• [SOURCE DATA]
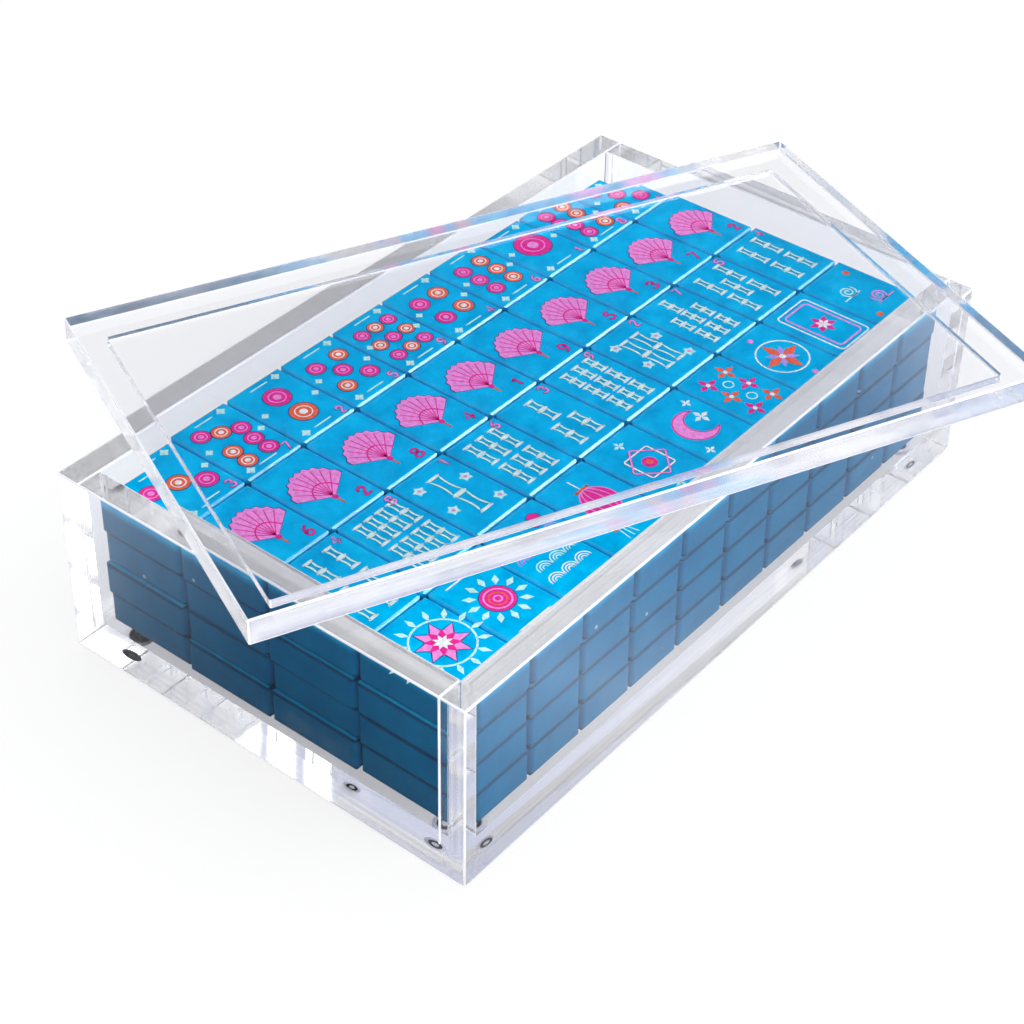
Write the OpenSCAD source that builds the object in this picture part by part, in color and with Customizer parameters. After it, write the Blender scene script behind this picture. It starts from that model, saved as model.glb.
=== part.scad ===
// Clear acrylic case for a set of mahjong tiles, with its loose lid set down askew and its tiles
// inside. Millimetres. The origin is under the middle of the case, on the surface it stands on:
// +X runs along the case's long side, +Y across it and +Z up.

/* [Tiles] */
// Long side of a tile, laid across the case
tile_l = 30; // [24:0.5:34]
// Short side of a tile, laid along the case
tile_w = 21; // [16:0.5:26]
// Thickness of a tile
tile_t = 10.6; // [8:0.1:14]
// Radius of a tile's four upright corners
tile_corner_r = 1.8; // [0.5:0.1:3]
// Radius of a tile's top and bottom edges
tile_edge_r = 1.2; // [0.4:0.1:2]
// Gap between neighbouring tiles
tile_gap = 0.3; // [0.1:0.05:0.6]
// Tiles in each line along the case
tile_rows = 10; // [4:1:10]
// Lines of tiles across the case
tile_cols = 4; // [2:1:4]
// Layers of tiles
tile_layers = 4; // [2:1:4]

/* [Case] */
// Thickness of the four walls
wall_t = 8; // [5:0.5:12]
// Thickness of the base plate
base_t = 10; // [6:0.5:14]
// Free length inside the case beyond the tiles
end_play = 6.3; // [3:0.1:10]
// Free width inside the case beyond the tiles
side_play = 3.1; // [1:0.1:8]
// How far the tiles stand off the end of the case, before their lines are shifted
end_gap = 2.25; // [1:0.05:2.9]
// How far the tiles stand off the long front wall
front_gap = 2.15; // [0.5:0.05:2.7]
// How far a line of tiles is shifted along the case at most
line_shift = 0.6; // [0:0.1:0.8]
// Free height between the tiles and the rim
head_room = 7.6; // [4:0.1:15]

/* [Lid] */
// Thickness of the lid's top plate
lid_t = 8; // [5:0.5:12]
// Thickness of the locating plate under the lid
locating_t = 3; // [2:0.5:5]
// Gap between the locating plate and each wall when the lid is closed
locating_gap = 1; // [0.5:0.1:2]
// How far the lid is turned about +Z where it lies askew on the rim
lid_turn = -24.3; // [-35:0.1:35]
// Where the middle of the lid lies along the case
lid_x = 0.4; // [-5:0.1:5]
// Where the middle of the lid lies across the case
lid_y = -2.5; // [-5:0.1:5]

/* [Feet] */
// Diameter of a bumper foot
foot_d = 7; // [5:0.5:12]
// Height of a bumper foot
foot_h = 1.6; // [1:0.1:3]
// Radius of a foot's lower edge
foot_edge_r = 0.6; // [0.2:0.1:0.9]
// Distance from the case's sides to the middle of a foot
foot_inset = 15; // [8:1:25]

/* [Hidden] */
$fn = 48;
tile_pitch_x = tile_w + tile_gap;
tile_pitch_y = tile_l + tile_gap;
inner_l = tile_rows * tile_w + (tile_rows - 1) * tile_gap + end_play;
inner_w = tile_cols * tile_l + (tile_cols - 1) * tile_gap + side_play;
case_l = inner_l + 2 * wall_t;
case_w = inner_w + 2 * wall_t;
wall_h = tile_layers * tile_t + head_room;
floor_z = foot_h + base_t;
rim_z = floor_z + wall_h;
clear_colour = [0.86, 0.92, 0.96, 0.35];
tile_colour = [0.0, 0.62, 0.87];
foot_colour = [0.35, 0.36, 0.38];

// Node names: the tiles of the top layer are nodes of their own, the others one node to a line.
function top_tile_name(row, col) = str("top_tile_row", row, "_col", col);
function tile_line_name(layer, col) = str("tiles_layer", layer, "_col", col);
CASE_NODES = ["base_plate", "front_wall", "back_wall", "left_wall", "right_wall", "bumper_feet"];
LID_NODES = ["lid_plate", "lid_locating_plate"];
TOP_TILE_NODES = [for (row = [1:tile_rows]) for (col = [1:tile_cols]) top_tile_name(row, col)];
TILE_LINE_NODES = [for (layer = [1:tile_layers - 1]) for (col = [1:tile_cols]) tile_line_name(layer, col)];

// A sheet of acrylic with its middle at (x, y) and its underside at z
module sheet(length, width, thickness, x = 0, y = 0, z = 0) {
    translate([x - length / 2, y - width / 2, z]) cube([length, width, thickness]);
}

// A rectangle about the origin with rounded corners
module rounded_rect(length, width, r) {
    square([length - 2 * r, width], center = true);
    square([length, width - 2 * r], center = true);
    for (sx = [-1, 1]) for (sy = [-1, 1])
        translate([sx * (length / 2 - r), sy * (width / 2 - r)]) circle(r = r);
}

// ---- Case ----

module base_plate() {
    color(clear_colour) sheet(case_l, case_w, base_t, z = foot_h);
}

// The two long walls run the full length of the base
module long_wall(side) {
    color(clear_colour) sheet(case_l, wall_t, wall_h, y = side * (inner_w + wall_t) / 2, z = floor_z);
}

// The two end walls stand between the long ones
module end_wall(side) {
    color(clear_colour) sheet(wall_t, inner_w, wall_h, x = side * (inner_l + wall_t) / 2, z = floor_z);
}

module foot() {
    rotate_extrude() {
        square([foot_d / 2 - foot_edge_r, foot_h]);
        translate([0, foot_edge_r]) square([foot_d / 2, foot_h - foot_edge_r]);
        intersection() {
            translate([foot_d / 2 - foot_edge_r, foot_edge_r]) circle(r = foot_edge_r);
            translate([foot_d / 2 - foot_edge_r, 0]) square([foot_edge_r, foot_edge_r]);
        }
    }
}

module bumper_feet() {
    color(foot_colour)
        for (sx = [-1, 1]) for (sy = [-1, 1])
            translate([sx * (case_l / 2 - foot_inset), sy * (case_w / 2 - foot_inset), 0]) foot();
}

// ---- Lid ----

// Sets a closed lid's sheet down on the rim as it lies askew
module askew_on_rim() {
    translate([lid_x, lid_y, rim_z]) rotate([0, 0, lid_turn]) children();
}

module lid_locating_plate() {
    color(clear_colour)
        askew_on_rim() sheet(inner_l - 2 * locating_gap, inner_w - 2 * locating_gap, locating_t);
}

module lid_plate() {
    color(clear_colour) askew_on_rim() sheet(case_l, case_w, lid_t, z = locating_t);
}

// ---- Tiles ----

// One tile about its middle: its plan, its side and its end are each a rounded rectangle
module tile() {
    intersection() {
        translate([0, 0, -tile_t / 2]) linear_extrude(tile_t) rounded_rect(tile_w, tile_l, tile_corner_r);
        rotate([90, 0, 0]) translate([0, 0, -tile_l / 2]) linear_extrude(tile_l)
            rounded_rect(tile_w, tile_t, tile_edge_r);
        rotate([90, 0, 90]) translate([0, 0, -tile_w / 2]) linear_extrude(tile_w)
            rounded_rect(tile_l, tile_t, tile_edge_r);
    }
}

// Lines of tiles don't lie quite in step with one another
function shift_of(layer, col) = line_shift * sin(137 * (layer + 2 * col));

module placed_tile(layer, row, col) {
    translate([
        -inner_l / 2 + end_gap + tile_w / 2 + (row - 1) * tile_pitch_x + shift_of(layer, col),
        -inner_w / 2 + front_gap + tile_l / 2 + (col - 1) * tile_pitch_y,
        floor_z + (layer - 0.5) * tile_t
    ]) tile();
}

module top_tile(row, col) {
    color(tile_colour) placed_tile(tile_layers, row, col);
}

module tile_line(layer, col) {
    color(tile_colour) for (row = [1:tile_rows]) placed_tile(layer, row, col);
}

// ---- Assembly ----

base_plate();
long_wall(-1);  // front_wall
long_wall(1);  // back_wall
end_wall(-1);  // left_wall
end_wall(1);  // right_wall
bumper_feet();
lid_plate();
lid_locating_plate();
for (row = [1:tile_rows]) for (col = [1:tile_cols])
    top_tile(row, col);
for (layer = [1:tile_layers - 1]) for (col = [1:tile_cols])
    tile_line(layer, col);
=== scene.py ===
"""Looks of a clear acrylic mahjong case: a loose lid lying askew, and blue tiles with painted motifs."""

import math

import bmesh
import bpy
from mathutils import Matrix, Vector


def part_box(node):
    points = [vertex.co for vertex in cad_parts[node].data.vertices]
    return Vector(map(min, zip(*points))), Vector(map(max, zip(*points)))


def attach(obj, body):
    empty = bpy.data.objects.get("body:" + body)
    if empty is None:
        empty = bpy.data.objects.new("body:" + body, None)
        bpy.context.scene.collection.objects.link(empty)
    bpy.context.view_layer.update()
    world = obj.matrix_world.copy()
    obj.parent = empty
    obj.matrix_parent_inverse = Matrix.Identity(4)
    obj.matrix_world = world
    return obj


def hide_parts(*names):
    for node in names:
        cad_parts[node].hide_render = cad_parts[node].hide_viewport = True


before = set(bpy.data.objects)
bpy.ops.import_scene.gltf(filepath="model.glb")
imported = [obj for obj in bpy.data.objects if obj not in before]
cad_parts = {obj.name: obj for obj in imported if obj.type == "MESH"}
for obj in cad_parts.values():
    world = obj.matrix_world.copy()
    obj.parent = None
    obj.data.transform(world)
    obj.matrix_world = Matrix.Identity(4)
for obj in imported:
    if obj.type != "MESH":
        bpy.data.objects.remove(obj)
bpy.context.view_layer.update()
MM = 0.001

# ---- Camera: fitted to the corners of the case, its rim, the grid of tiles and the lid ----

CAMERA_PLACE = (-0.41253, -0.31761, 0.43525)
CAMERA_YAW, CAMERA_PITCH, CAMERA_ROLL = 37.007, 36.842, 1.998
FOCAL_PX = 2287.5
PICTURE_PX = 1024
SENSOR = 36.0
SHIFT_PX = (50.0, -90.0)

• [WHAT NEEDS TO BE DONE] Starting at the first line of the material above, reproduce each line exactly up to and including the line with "it and +Z up.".

• [RESULT BELOW]
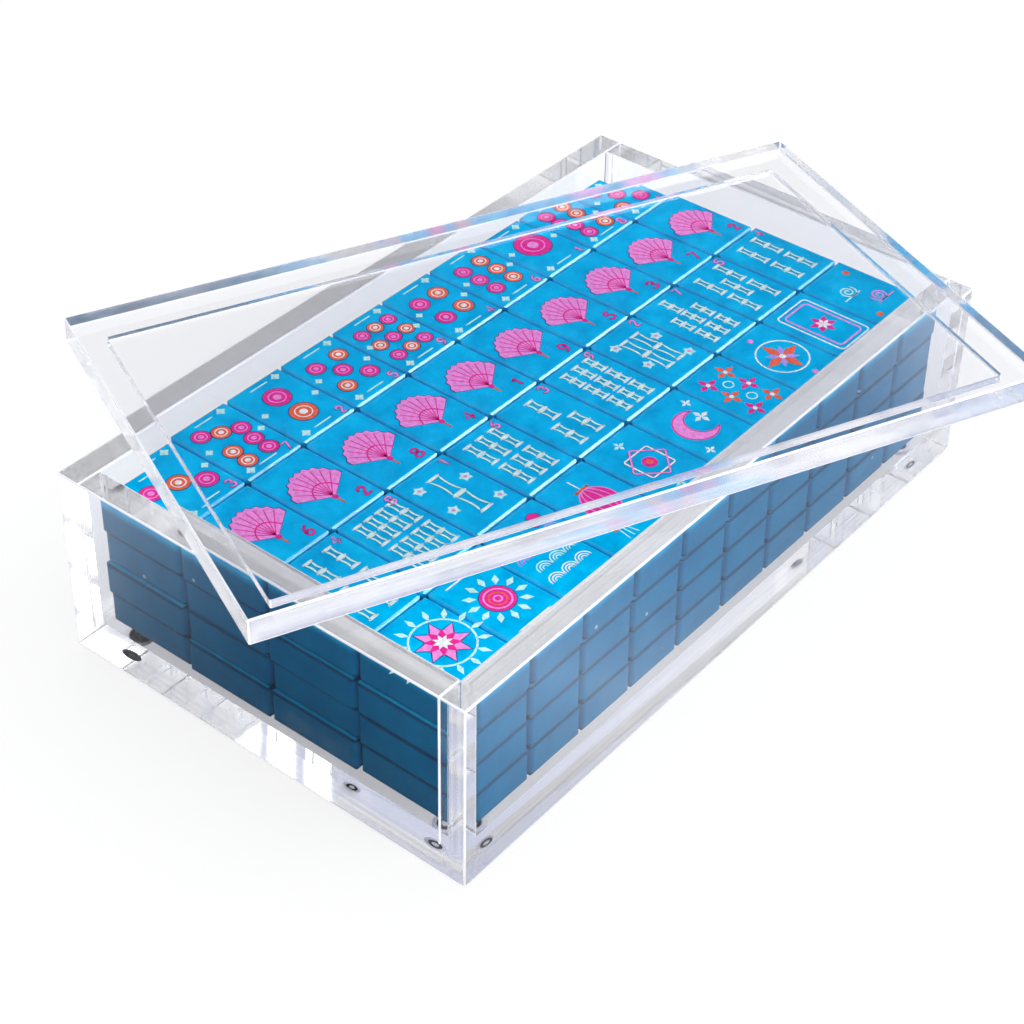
Write the OpenSCAD source that builds the object in this picture part by part, in color and with Customizer parameters. After it, write the Blender scene script behind this picture. It starts from that model, saved as model.glb.
=== part.scad ===
// Clear acrylic case for a set of mahjong tiles, with its loose lid set down askew and its tiles
// inside. Millimetres. The origin is under the middle of the case, on the surface it stands on:
// +X runs along the case's long side, +Y across it and +Z up.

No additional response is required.